Antimicrobial resistance in long-term care facilities (LTCFs) poses a risk to elderly residents. The aim of this observational study was to investigate recent patterns of antimicrobial susceptibility in urine samples submitted to the Microbiology Laboratory at Cork University Hospital (CUH) from LTCFs in the greater Cork region. The antimicrobial susceptibilities of LTCF and General Practitioner (GP) urine samples sent to CUH, for patients aged over 65 years of age, were compared.
A retrospective analysis of the antimicrobial susceptibilities of urine samples submitted to the microbiology laboratory at CUH in quarter one of 2011-2014 was conducted. LTCF and GP urine sample susceptibilities, for patients over 65 years of age, were compared using Chi square statistics.
Overall, the LTCF urine samples were less susceptible than GP urine samples to the antimicrobials recommended in the national urinary tract infection guidelines; trimethoprim, nitrofurantoin, cephalexin, co-amoxiclav, ciprofloxacin and amoxicillin (P < 0.001). Important trends in antimicrobial susceptibility over the time period were noted. A significant reduction in susceptibility to co-amoxiclav was found between Q1 2011 and Q1 2014 in both settings (GP P = 0.013, LTCF P = 0.005).

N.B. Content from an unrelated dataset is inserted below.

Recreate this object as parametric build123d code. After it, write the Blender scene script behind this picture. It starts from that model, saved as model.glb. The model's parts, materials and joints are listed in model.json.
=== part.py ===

This study provides important information which will contribute to the revision of antimicrobial prescribing guidelines in the future. This study highlights the need for continuous surveillance of antimicrobial susceptibility trends in LTCFs. Antimicrobial stewardship strategies are urgently required to address antimicrobial resistance and appropriate antimicrobial prescribing in the LTCF setting.